> [TASK TO CARRY OUT] Each entry should be quoted word for word, including every mark of punctuation.

> [GIVEN RECORDS]
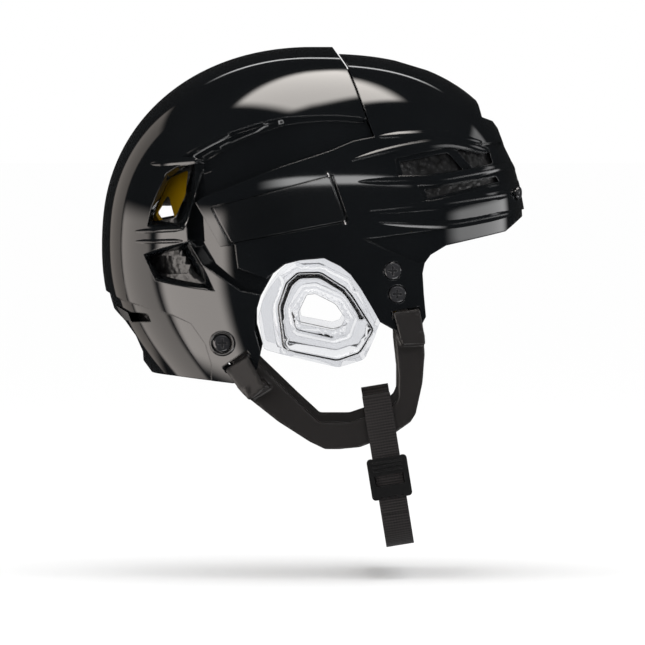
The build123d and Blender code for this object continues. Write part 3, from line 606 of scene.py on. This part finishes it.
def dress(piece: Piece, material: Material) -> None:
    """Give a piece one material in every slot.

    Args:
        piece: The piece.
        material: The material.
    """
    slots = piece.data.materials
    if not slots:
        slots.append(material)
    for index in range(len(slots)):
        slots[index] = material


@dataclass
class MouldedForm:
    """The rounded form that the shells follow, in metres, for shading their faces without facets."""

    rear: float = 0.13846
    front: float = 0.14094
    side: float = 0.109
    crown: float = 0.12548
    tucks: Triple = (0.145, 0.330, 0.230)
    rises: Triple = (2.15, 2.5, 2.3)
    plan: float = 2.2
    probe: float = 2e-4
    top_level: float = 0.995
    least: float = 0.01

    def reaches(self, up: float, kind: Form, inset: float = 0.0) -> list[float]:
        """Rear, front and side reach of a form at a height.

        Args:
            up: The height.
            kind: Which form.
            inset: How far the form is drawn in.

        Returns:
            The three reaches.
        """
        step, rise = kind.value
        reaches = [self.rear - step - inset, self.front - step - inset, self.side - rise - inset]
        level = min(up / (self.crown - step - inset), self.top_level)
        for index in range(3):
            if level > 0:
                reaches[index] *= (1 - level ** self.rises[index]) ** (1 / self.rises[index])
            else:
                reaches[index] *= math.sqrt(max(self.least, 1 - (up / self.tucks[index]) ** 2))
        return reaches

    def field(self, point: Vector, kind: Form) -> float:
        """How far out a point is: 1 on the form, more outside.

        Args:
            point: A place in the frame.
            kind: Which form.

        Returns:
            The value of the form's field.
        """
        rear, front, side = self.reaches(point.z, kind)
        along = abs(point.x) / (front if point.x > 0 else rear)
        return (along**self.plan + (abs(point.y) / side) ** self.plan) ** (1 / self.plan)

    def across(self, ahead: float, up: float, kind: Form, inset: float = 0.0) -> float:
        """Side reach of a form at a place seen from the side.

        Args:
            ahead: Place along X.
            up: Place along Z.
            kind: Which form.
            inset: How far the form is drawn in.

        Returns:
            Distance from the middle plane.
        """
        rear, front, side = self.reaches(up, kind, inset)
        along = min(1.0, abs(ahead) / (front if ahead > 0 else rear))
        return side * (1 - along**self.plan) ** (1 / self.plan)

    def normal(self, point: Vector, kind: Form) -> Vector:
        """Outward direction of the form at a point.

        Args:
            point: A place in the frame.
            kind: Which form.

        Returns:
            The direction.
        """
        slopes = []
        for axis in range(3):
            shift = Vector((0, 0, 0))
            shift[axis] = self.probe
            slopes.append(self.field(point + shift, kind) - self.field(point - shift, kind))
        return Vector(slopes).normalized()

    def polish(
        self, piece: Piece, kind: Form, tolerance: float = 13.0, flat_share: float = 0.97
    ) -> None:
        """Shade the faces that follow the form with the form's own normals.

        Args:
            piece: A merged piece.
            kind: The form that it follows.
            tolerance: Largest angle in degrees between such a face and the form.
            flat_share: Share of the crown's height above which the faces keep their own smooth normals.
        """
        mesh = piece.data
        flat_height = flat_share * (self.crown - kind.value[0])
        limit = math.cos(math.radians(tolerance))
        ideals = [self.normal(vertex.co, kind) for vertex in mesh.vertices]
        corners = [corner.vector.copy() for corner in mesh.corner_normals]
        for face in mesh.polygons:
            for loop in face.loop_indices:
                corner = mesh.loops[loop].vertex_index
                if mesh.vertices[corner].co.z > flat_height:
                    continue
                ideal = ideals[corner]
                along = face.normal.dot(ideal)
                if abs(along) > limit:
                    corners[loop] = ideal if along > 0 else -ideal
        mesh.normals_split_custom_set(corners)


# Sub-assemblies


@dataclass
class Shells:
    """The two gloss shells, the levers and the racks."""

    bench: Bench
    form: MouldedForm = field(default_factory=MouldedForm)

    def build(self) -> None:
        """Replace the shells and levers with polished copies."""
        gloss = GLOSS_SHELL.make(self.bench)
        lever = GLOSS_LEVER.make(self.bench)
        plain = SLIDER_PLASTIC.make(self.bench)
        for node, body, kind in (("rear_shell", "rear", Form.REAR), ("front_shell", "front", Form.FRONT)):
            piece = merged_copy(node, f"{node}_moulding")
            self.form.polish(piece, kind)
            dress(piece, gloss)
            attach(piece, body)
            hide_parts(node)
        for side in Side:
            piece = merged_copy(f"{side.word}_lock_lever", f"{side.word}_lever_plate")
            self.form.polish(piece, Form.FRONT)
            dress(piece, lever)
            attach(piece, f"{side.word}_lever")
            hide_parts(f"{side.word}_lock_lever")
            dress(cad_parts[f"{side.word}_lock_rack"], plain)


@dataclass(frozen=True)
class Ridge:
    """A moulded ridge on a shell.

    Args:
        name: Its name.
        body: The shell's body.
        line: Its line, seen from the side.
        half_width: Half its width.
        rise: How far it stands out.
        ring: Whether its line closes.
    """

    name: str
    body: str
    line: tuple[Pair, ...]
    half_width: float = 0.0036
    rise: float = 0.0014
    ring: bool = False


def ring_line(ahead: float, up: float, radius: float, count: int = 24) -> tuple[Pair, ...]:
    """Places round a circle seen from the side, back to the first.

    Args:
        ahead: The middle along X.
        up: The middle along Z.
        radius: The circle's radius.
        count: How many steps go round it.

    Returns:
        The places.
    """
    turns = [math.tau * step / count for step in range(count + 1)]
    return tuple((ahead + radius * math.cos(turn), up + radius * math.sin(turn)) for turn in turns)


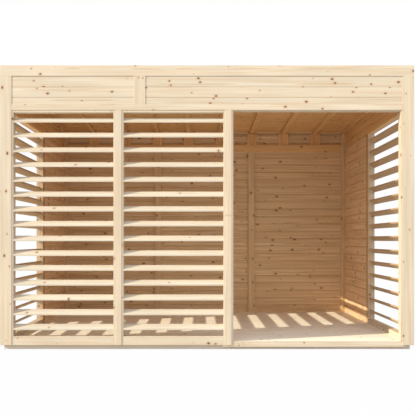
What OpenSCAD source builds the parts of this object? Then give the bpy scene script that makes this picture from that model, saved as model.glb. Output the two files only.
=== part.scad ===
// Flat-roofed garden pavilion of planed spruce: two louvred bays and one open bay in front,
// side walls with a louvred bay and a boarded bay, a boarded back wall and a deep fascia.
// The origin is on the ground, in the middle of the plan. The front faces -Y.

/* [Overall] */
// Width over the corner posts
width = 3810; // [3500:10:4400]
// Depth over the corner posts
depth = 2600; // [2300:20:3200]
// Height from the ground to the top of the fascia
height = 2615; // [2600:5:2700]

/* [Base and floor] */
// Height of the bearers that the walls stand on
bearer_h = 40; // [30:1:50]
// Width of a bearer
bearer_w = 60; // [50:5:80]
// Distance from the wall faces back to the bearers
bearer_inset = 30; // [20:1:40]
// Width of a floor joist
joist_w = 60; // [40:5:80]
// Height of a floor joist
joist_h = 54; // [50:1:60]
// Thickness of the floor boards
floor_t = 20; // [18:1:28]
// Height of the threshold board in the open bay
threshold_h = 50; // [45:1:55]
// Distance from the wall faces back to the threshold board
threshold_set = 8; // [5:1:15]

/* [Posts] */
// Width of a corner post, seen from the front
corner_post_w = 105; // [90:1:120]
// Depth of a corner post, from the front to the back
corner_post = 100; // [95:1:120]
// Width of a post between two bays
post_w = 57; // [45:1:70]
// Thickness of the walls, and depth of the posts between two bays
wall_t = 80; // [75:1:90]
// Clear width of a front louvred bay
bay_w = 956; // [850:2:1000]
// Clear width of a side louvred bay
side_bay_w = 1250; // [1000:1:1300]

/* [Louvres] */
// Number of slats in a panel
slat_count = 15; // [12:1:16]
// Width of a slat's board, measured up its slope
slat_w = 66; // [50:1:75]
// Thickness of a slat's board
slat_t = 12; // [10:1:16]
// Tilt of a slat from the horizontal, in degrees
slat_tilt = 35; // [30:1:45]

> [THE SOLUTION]
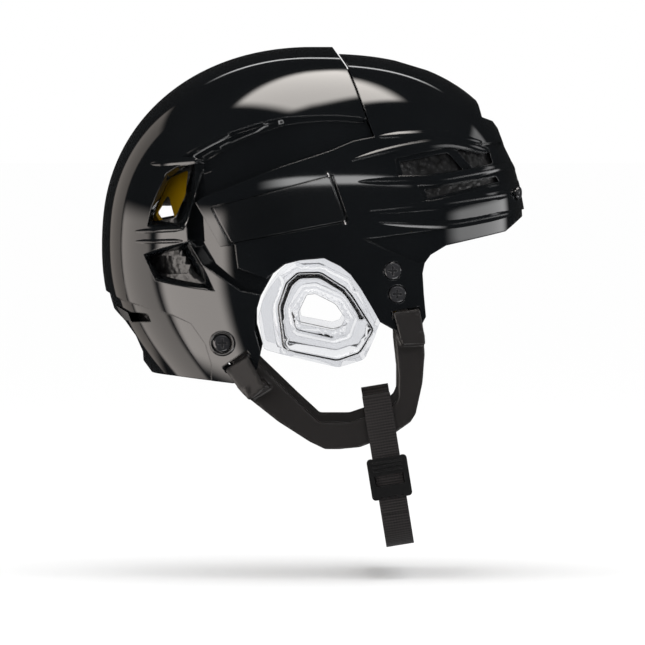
The build123d and Blender code for this object continues. Write part 3, from line 606 of scene.py on. This part finishes it.
def dress(piece: Piece, material: Material) -> None:
    """Give a piece one material in every slot.

    Args:
        piece: The piece.
        material: The material.
    """
    slots = piece.data.materials
    if not slots:
        slots.append(material)
    for index in range(len(slots)):
        slots[index] = material


@dataclass
class MouldedForm:
    """The rounded form that the shells follow, in metres, for shading their faces without facets."""

    rear: float = 0.13846
    front: float = 0.14094
    side: float = 0.109
    crown: float = 0.12548
    tucks: Triple = (0.145, 0.330, 0.230)
    rises: Triple = (2.15, 2.5, 2.3)
    plan: float = 2.2
    probe: float = 2e-4
    top_level: float = 0.995
    least: float = 0.01

    def reaches(self, up: float, kind: Form, inset: float = 0.0) -> list[float]:
        """Rear, front and side reach of a form at a height.

        Args:
            up: The height.
            kind: Which form.
            inset: How far the form is drawn in.

        Returns:
            The three reaches.
        """
        step, rise = kind.value
        reaches = [self.rear - step - inset, self.front - step - inset, self.side - rise - inset]
        level = min(up / (self.crown - step - inset), self.top_level)
        for index in range(3):
            if level > 0:
                reaches[index] *= (1 - level ** self.rises[index]) ** (1 / self.rises[index])
            else:
                reaches[index] *= math.sqrt(max(self.least, 1 - (up / self.tucks[index]) ** 2))
        return reaches

    def field(self, point: Vector, kind: Form) -> float:
        """How far out a point is: 1 on the form, more outside.

        Args:
            point: A place in the frame.
            kind: Which form.

        Returns:
            The value of the form's field.
        """
        rear, front, side = self.reaches(point.z, kind)
        along = abs(point.x) / (front if point.x > 0 else rear)
        return (along**self.plan + (abs(point.y) / side) ** self.plan) ** (1 / self.plan)

    def across(self, ahead: float, up: float, kind: Form, inset: float = 0.0) -> float:
        """Side reach of a form at a place seen from the side.

        Args:
            ahead: Place along X.
            up: Place along Z.
            kind: Which form.
            inset: How far the form is drawn in.

        Returns:
            Distance from the middle plane.
        """
        rear, front, side = self.reaches(up, kind, inset)
        along = min(1.0, abs(ahead) / (front if ahead > 0 else rear))
        return side * (1 - along**self.plan) ** (1 / self.plan)

    def normal(self, point: Vector, kind: Form) -> Vector:
        """Outward direction of the form at a point.

        Args:
            point: A place in the frame.
            kind: Which form.

        Returns:
            The direction.
        """
        slopes = []
        for axis in range(3):
            shift = Vector((0, 0, 0))
            shift[axis] = self.probe
            slopes.append(self.field(point + shift, kind) - self.field(point - shift, kind))
        return Vector(slopes).normalized()

    def polish(
        self, piece: Piece, kind: Form, tolerance: float = 13.0, flat_share: float = 0.97
    ) -> None:
        """Shade the faces that follow the form with the form's own normals.

        Args:
            piece: A merged piece.
            kind: The form that it follows.
            tolerance: Largest angle in degrees between such a face and the form.
            flat_share: Share of the crown's height above which the faces keep their own smooth normals.
        """
        mesh = piece.data
        flat_height = flat_share * (self.crown - kind.value[0])
        limit = math.cos(math.radians(tolerance))
        ideals = [self.normal(vertex.co, kind) for vertex in mesh.vertices]
        corners = [corner.vector.copy() for corner in mesh.corner_normals]
        for face in mesh.polygons:
            for loop in face.loop_indices:
                corner = mesh.loops[loop].vertex_index
                if mesh.vertices[corner].co.z > flat_height:
                    continue
                ideal = ideals[corner]
                along = face.normal.dot(ideal)
                if abs(along) > limit:
                    corners[loop] = ideal if along > 0 else -ideal
        mesh.normals_split_custom_set(corners)


# Sub-assemblies


@dataclass
class Shells:
    """The two gloss shells, the levers and the racks."""

    bench: Bench
    form: MouldedForm = field(default_factory=MouldedForm)

    def build(self) -> None:
        """Replace the shells and levers with polished copies."""
        gloss = GLOSS_SHELL.make(self.bench)
        lever = GLOSS_LEVER.make(self.bench)
        plain = SLIDER_PLASTIC.make(self.bench)
        for node, body, kind in (("rear_shell", "rear", Form.REAR), ("front_shell", "front", Form.FRONT)):
            piece = merged_copy(node, f"{node}_moulding")
            self.form.polish(piece, kind)
            dress(piece, gloss)
            attach(piece, body)
            hide_parts(node)
        for side in Side:
            piece = merged_copy(f"{side.word}_lock_lever", f"{side.word}_lever_plate")
            self.form.polish(piece, Form.FRONT)
            dress(piece, lever)
            attach(piece, f"{side.word}_lever")
            hide_parts(f"{side.word}_lock_lever")
            dress(cad_parts[f"{side.word}_lock_rack"], plain)


@dataclass(frozen=True)
class Ridge:
    """A moulded ridge on a shell.

    Args:
        name: Its name.
        body: The shell's body.
        line: Its line, seen from the side.
        half_width: Half its width.
        rise: How far it stands out.
        ring: Whether its line closes.
    """

    name: str
    body: str
    line: tuple[Pair, ...]
    half_width: float = 0.0036
    rise: float = 0.0014
    ring: bool = False


def ring_line(ahead: float, up: float, radius: float, count: int = 24) -> tuple[Pair, ...]:
    """Places round a circle seen from the side, back to the first.

    Args:
        ahead: The middle along X.
        up: The middle along Z.
        radius: The circle's radius.
        count: How many steps go round it.

    Returns:
        The places.
    """
    turns = [math.tau * step / count for step in range(count + 1)]
    return tuple((ahead + radius * math.cos(turn), up + radius * math.sin(turn)) for turn in turns)


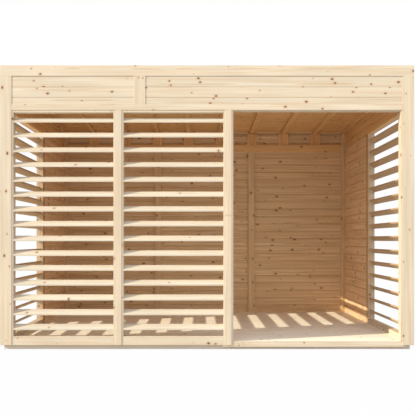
What OpenSCAD source builds the parts of this object? Then give the bpy scene script that makes this picture from that model, saved as model.glb. Output the two files only.
=== part.scad ===
// Flat-roofed garden pavilion of planed spruce: two louvred bays and one open bay in front,
// side walls with a louvred bay and a boarded bay, a boarded back wall and a deep fascia.
// The origin is on the ground, in the middle of the plan. The front faces -Y.

/* [Overall] */
// Width over the corner posts
width = 3810; // [3500:10:4400]
// Depth over the corner posts
depth = 2600; // [2300:20:3200]
// Height from the ground to the top of the fascia
height = 2615; // [2600:5:2700]

/* [Base and floor] */
// Height of the bearers that the walls stand on
bearer_h = 40; // [30:1:50]
// Width of a bearer
bearer_w = 60; // [50:5:80]
// Distance from the wall faces back to the bearers
bearer_inset = 30; // [20:1:40]
// Width of a floor joist
joist_w = 60; // [40:5:80]
// Height of a floor joist
joist_h = 54; // [50:1:60]
// Thickness of the floor boards
floor_t = 20; // [18:1:28]
// Height of the threshold board in the open bay
threshold_h = 50; // [45:1:55]
// Distance from the wall faces back to the threshold board
threshold_set = 8; // [5:1:15]

/* [Posts] */
// Width of a corner post, seen from the front
corner_post_w = 105; // [90:1:120]
// Depth of a corner post, from the front to the back
corner_post = 100; // [95:1:120]
// Width of a post between two bays
post_w = 57; // [45:1:70]
// Thickness of the walls, and depth of the posts between two bays
wall_t = 80; // [75:1:90]
// Clear width of a front louvred bay
bay_w = 956; // [850:2:1000]
// Clear width of a side louvred bay
side_bay_w = 1250; // [1000:1:1300]

/* [Louvres] */
// Number of slats in a panel
slat_count = 15; // [12:1:16]
// Width of a slat's board, measured up its slope
slat_w = 66; // [50:1:75]
// Thickness of a slat's board
slat_t = 12; // [10:1:16]
// Tilt of a slat from the horizontal, in degrees
slat_tilt = 35; // [30:1:45]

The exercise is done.